I segnalati: Derek Walcott / Franco Buffoni; Elisa Donzelli / Franco Buffoni; Douglas Hofstadter / Pietro Per conti e Paola Turina.

Ecco concluso l’excursus su questa notevole rivista di teoria e pratica della traduzione.
E’ possibile acquistarla online, su ibs.it ad esempio, o abbonarsi. L’abbonamento annuo costa, per l’Italia, 38,00 euro, per l’estero 45,00 euro. Versamento sul ccp 27180207 intestato a Marcos y Marcos, via Ozanam 8, 20129 Milano. Gli abbonamenti decorrono dal gennaio di ogni anno. L’abbonamento nel corso dell’anno dà diritto a ricevere il numero arretrato.
Buona lettura.

 Franca Alaimo - 20/11/2010 18:53:00 [ leggi altri commenti di Franca Alaimo » ]

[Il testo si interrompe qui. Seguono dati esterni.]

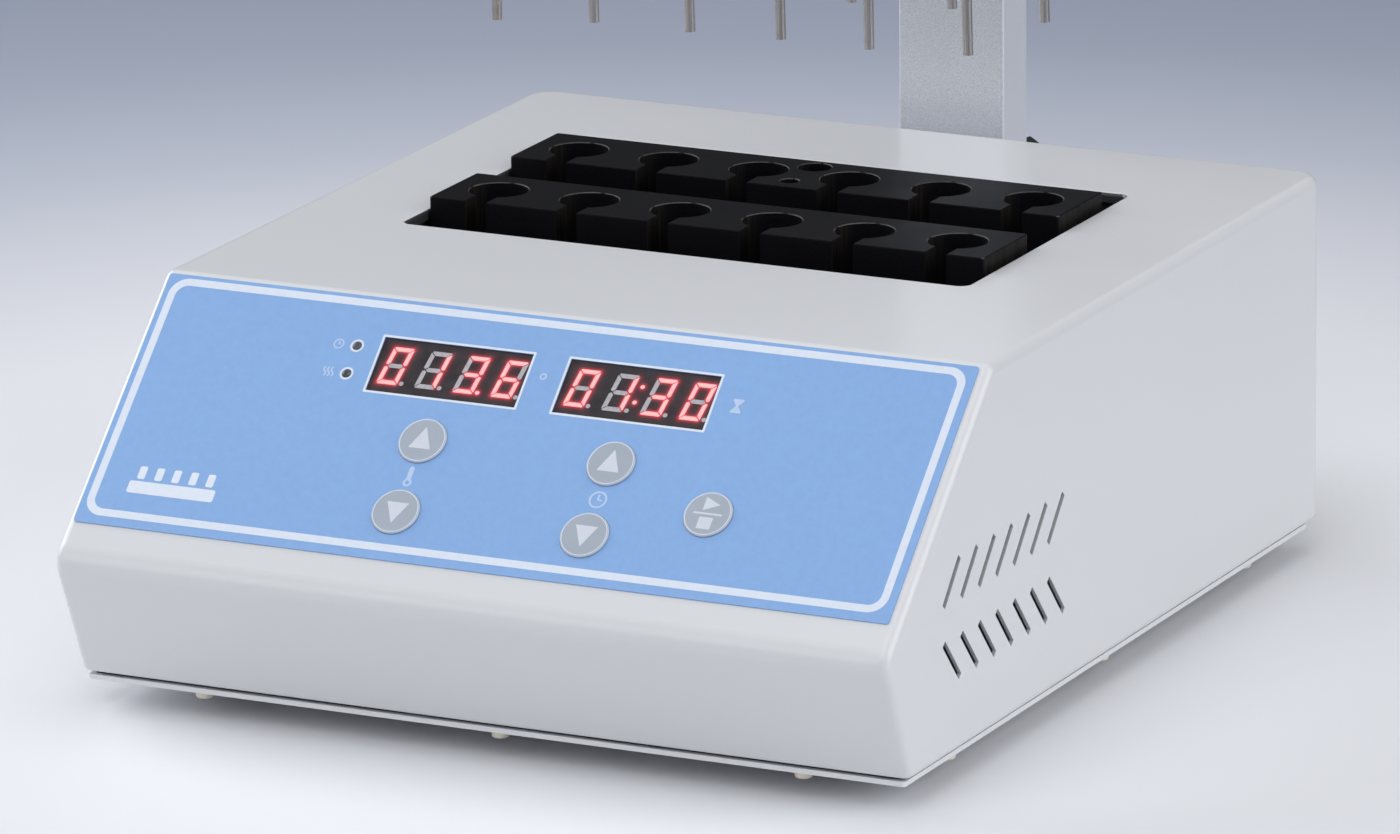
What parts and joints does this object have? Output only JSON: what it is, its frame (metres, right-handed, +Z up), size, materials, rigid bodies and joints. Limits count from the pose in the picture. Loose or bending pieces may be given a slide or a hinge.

Sento in modo molto vivo la questione della traduzione, perché anch’io ho tradotto da altre lingue; qualche anno fa, alcune poesie di Peter Russell, poi pubblicate da due piccole case editrici; e da qualche mese alcuni testi dallo spagnuolo; queste ultime traduzioni sono confluite in un’antologia,pubblicata pochi giorni fa.
I dubbi, le perplessità, sono sempre tanti: passare dalla musica di una lingua a quella di un’altra è già di per sè un’offesa, una ferita immarginabile.
E però il lettore sa, quando legge, di trovarsi di fronte ad una buona traduzione o no; quali siano gli ingredienti giusti, è difficle dire, perché sono tanti e ad essi si aggiunge il più misterioso che forse si può individuare in quella risonanza che il testo ha avuto in chi si accinge a tradurlo, ma quanta e quale sia e di che qualità è cosa che varia da lettore a lettore.
Tutto ciò per dire che gli articoli, così bene riassunti da Roberto, sono senza dubbio interessnti per tutti e specialmente per chi ama, come me, tradurre. Vedrò di abbonarmi per l’anno 2011.